- First edition Nick Hern Books, 2016
- Original language: English
- Written by: Howard Brenton

Premiere
- Date: 28 April 2016
- Place: Hampstead Theatre, London

= Lawrence After Arabia =

Play by Howard Brenton

Lawrence After Arabia is a 2016 play by the British playwright Howard Brenton, centred on T. E. Lawrence and his 1922 retreat from public life at the home of his friends George Bernard Shaw and his wife Charlotte.
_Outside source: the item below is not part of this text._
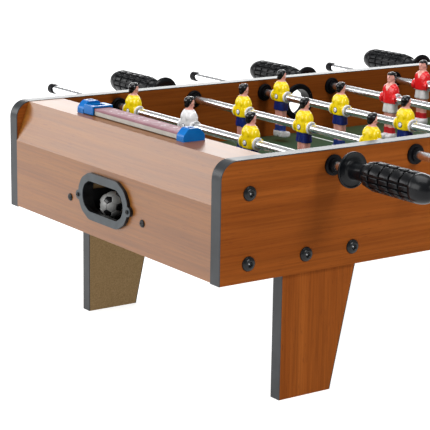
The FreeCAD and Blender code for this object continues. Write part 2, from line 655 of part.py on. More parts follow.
# a bracket is an arched block: a low front with drawn-in shoulders, whose corners are bent round


def shoulder(edge, middle):
    return abs(edge.tangentAt(edge.FirstParameter).y) > 0.99 and middle.z > number("bracket_high*0.3")


bracket_body = new_body("bracket")
HALF_SCORE = "(score_wide/2)"
pad_polygon(bracket_body, "XZ_Plane", [
    (f"-{HALF_SCORE}", "0"), (HALF_SCORE, "0"), (HALF_SCORE, "bracket_high*0.45"),
    (f"{HALF_SCORE}*0.5", "bracket_high"), (f"-{HALF_SCORE}*0.5", "bracket_high"),
    (f"-{HALF_SCORE}", "bracket_high*0.45")], "bracket_thick")
round_edges(bracket_body, shoulder, "bracket_bend")
for radius, length, low in (
    ("score_screw_dia/2 + bush_fit_gap", "bracket_high*2", "-bracket_high/2"),
    ("score_screw_head/2 + bush_fit_gap", "bracket_high", "bracket_high - score_screw_sink"),
):
    sink(bracket_body, radius, length, ("0", "-bracket_thick/2", low))

SCORE_ENDS = [(end, side) for end in (-1, 1) for side in (-1, 1)]
SCORE_IN = f"({HALF_LENGTH} - score_in - score_wide/2)"
SCORE_OUT = "((score_span - bracket_thick)/2)"
BAR_BASE = f"({LEDGE_TOP} + bar_lift)"
BAR_LONG = "(score_span - 2*bracket_thick)"
brackets = [
    copy_of(bracket_body, f"Bracket_{end + 1}_{side + 1}",
            (f"{end}*{SCORE_IN}", f"{side}*{SCORE_OUT} + bracket_thick/2", LEDGE_TOP))
    for end, side in SCORE_ENDS]
keep("score_brackets", group("score_brackets", brackets))
score_screw = screw("score_screw", "score_screw_dia", "score_screw_head", "score_screw_long")
score_screws = [
    copy_of(score_screw, f"Score_screw_{end + 1}_{side + 1}",
            (f"{end}*{SCORE_IN}", f"{side}*{SCORE_OUT}", f"{LEDGE_TOP} + bracket_high - score_screw_sink"))
    for end, side in SCORE_ENDS]
keep("score_screws", group("score_screws", score_screws))

bars = [solid(
    "Box", f"Score_bar_{end + 1}", {"Length": "bar_wide", "Width": BAR_LONG, "Height": "bar_high - bar_lift"},
    (f"{end}*{SCORE_IN} - bar_wide/2", f"-{BAR_LONG}/2", BAR_BASE)) for end in (-1, 1)]
keep("score_bars", group("score_bars", bars))

# the slider is a saddle over the bar, open below, with a window over the numbers
SLIDER_AT = f"({BAR_LONG}/2 - slider_long - slider_clear)"
saddle = solid(
    "Box", "Saddle",
    {"Length": "bar_wide + 2*slider_gap + 2*slider_wall", "Width": "slider_long",
     "Height": "bar_high + slider_gap + slider_wall - bar_lift"},
    (f"-{SCORE_IN} - bar_wide/2 - slider_gap - slider_wall", SLIDER_AT, BAR_BASE))
saddle_cut = solid(
    "Box", "Saddle_cut",
    {"Length": "bar_wide + 2*slider_gap", "Width": "slider_long*3", "Height": "bar_high + slider_gap"},
    (f"-{SCORE_IN} - bar_wide/2 - slider_gap", f"{SLIDER_AT} - slider_long", f"{BAR_BASE} - bar_lift"))
saddle_window = solid(
    "Box", "Saddle_window",
    {"Length": "bar_wide - 4*slider_wall", "Width": "slider_window", "Height": "bar_high*2"},
    (f"-{SCORE_IN} - bar_wide/2 + 2*slider_wall", f"{SLIDER_AT} + (slider_long - slider_window)/2", BAR_BASE))
left_slider = keep("left_score_slider", boolean("Cut", "Left_slider", saddle, [saddle_cut, saddle_window]))
keep("right_score_slider", mirrored(left_slider, "Right_slider", (1, 0, 0)))

# ---- rods with their men, handles and caps ---------------------------------------------------

# a turned piece for a rod stands on Z here and is laid along Y with its tip pointing outwards
HANDLE_BORE = "(handle_long - handle_end_wall)"
handle = turned_body("handle", [
    ("rod_dia/2", "0"), ("handle_flange_dia/2", "0"), ("handle_flange_dia/2", "handle_flange*0.7"),
    ("handle_flange_dia/2 - 1", "handle_flange"), ("handle_neck_dia/2", "handle_flange + 1.5"),
    ("handle_neck_dia/2", "handle_flange + handle_neck*0.6"),
    ("handle_dia*0.4", "handle_flange + handle_neck"), ("handle_dia/2", "handle_flange + handle_neck + 5"),
    ("handle_dia/2", "handle_long - handle_dome"), ("handle_dia*0.46", "handle_long - handle_dome*0.55"),
    ("handle_dia*0.34", "handle_long - handle_dome*0.2"), ("handle_dia*0.16", "handle_long"),
    ("0", "handle_long"), ("0", HANDLE_BORE), ("rod_dia/2", HANDLE_BORE)])
cap = turned_body("cap", [
    ("rod_dia/2", "0"), ("rod_dia/2 + cap_wall - 0.3", "0"), ("rod_dia/2 + cap_wall", "0.8"),
    ("rod_dia/2 + cap_wall", "cap_long - 2.2"), ("rod_dia/2 + cap_wall - 0.8", "cap_long - 0.7"),
    ("rod_dia/2 - 1", "cap_long"), ("0", "cap_long"), ("0", "cap_long - 2"), ("rod_dia/2", "cap_long - 2")])


def man_part(label, plane, outline, half):
    """One silhouette of a man, carried both ways from the middle."""
    body = new_body(label)
    pad = pad_polygon(body, plane, outline, f"2*({half})")
    pad.SideType = "Symmetric"
    doc.recompute()
    return body


def mirrored_outline(side):
    return side + [(f"-({across})", up) for across, up in reversed(side)]


# from the front: boots, legs, shorts, shirt with arms, neck
front_view = man_part("man_front", "YZ_Plane", mirrored_outline([
    ("man_boots/2", "-man_foot_drop"), ("man_boots/2", "-man_foot_drop + 6"),
    ("man_legs/2", "-man_foot_drop + 8.5"),
    ("man_legs/2 + 0.6", "-15"), ("man_hips/2", "-15"), ("man_hips/2", "-4.5"), ("man_shoulder/2", "1"),
    ("man_shoulder/2", "11.5"), ("man_shoulder/2 - 2.5", "16"), ("4", "18"), ("3", "21")]), "man_depth")
# from the side, looking towards +X: heel, toe, legs, shorts, chest, neck
side_view = man_part("man_side", "XZ_Plane", [
    ("-man_depth*0.46", "-man_foot_drop"), ("man_toe", "-man_foot_drop"), ("man_toe", "-man_foot_drop + 3.5"),
    ("3.6", "-man_foot_drop + 8.5"), ("4", "-15"), ("man_depth/2", "-15"), ("man_depth/2", "12"),
    ("3.5", "17.5"),
    ("3", "21"), ("-3", "21"), ("-3.5", "17.5"), ("-man_depth/2", "12"), ("-man_depth/2", "-15"),
    ("-4", "-15"), ("-3.6", "-man_foot_drop + 7")], "man_shoulder")
trunk = boolean("MultiCommon", "Trunk", front_view, [side_view])
head = solid("Sphere", "Head", {"Radius": "man_head_dia/2"}, ("0", "0", "man_head_top - man_head_dia/2"))
hub = solid(
    "Cylinder", "Hub", {"Radius": "man_hub_dia/2", "Height": "2*man_hub_half"},
    ("0", "-man_hub_half", "0"), ALONG_Y)
man_bore = solid(
    "Cylinder", "Man_bore", {"Radius": "rod_dia/2", "Height": "4*man_hub_half"},
    ("0", "-2*man_hub_half", "0"), ALONG_Y)
man = boolean("Cut", "Man", boolean("MultiFuse", "Man_whole", trunk, [head, hub]), [man_bore])

TUBE_END = f"({HALF_WIDTH} + rod_reach_handle - handle_end_wall)"
MAN_SPACING = f"({INSIDE} - bush_flange - bush_hub - man_hub_half - slide_room)"
CAP_INNER = f"({HALF_WIDTH} + rod_reach_cap - 2)"
for index, (at, rest) in enumerate(zip(ROD_PLACES, ROD_RESTS)):
    name = f"rod_{index + 1}"
    side = -1 if index % 2 == 0 else 1
    outward, inward = (AGAINST_Y, ALONG_Y) if side < 0 else (ALONG_Y, AGAINST_Y)
    facing = None if index < 3 else ((0, 0, 1), 180)
    tube_at = (at, f"{rest} + {side}*{TUBE_END}", AXIS)
    tube_long = f"{TUBE_END} + {CAP_INNER}"
    tube = [
        solid("Cylinder", f"Tube_{index}_{part}", {"Radius": radius, "Height": tube_long}, tube_at, inward)
        for part, radius in enumerate(("rod_dia/2", "rod_dia/2 - rod_wall"))]
    keep(name + "_tube", boolean("Cut", f"Tube_{index}", tube[0], tube[1:]))
    men = [
        copy_of(man, f"Man_{index}_{spot}", (at, f"{rest} + {spot - 1}*{MAN_SPACING}", AXIS), facing)
        for spot in range(3)]
    keep(name + "_men", group(name + "_men", men))
    handle_at = (at, f"{rest} + {side}*({HALF_WIDTH} + rod_reach_handle - handle_long)", AXIS)
    handle_copy = copy_of(handle, f"Handle_{index}", handle_at, outward)
    keep(name + "_handle", group(name + "_handle", [handle_copy]))
    cap_at = (at, f"{rest} - {side}*({HALF_WIDTH} + rod_reach_cap - cap_long)", AXIS)
    keep(name + "_cap", group(name + "_cap", [copy_of(cap, f"Cap_{index}", cap_at, inward)]))

# ---- ball ------------------------------------------------------------------------------------

ball_spot = (end_x("ball_in"), "ball_rest", "leg_drop + cup_floor + ball_gap + ball_dia/2")
keep("game_ball", solid("Sphere", "Ball", {"Radius": "ball_dia/2"}, ball_spot))

# ---- checks and files ------------------------------------------------------------------------

doc.recompute()
for thing in doc.Objects:
    if "Invalid" in thing.State or "Error" in thing.State:
        raise ValueError(f"{thing.Name} failed: {thing.State}")
os.makedirs("parts", exist_ok=True)
for label, thing in nodes.items():
    shape = thing.Shape
    if shape.isNull() or not shape.isValid() or not shape.Solids:
        raise ValueError(f"{label} has no valid shape")
    shape.exportStep(os.path.join("parts", label + ".step"))
    box = shape.BoundBox
    low, high = [f"({spot[0]:.1f}, {spot[1]:.1f}, {spot[2]:.1f})" for spot in (
        (box.XMin, box.YMin, box.ZMin), (box.XMax, box.YMax, box.ZMax))]
    print(f"{label}: {len(shape.Solids)} solids, {shape.Volume/1000:.1f} cm3, from {low} to {high}")
print(len(nodes), "nodes")
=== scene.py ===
# %% [markdown]
# # A table-top foosball table
# The cabinet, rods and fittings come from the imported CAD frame, at their real size in metres. This script
# gives every surface its finish, and makes the pieces that a moulder or a printer shapes: the painted men,
# the ribbed grips, the ball, the printed pitch and the numbers of the scorers. We begin with the frame,
# because every place used below is read from it.

# %% Load the frame
import bmesh
import bpy
import json
import math
import numpy as np
from mathutils import Matrix, Vector

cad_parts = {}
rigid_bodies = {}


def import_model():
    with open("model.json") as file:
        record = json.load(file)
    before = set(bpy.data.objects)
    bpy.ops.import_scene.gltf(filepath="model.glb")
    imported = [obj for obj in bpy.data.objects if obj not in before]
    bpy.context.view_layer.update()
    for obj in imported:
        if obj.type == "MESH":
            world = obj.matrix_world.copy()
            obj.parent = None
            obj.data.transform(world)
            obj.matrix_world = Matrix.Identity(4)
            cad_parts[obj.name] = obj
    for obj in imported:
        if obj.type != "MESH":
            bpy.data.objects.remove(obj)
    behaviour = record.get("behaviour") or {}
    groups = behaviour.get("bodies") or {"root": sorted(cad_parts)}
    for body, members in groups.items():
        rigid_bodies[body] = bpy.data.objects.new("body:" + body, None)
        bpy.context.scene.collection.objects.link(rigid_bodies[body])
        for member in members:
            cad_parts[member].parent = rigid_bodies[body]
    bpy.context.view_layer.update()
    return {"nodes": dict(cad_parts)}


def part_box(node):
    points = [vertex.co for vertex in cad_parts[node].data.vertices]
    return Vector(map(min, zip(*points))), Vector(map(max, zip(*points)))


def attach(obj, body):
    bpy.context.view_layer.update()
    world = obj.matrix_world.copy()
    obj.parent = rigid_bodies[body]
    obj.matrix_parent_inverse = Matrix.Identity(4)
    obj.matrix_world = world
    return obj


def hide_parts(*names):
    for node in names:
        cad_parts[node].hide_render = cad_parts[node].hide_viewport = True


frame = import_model()
MM = 0.001
nodes = frame["nodes"]


def stand(name, data):
    """A new object in the scene."""
    thing = bpy.data.objects.new(name, data)
    bpy.context.scene.collection.objects.link(thing)
    return thing


def box_of(node):
    """The low and high corner of a CAD node."""
    return [np.array(corner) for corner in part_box(node)]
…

Its premiere production ran from 28 April to 4 June 2016 at the Hampstead Theatre in London to mark the centenary of the outbreak of the Arab Revolt, in which Lawrence played a leading part.

==Cast==
- T. E. Lawrence - Jack Laskey
- George Bernard Shaw - Jeff Rawle
- Charlotte Shaw - Geraldine James
- Lowell Thomas - Sam Alexander
- Prince Feisal - Khalid Laith
- Edmund Allenby - William Chubb
- Blanche Patch - Rosalind March
- Mohammed Abdullah - Kai Spellman.

==Critical reception==
The Independent found it "intriguing, richly researched but underpowered"; while The Daily Telegraph noted "A quiet, but highly topical, masterpiece...clever and engaging...the skill of the play is that it doesn’t make you think; it lets you think"; and The Times found it "Fascinating...it feels as if we have been given a magic window to see what really happened to Lawrence after Arabia."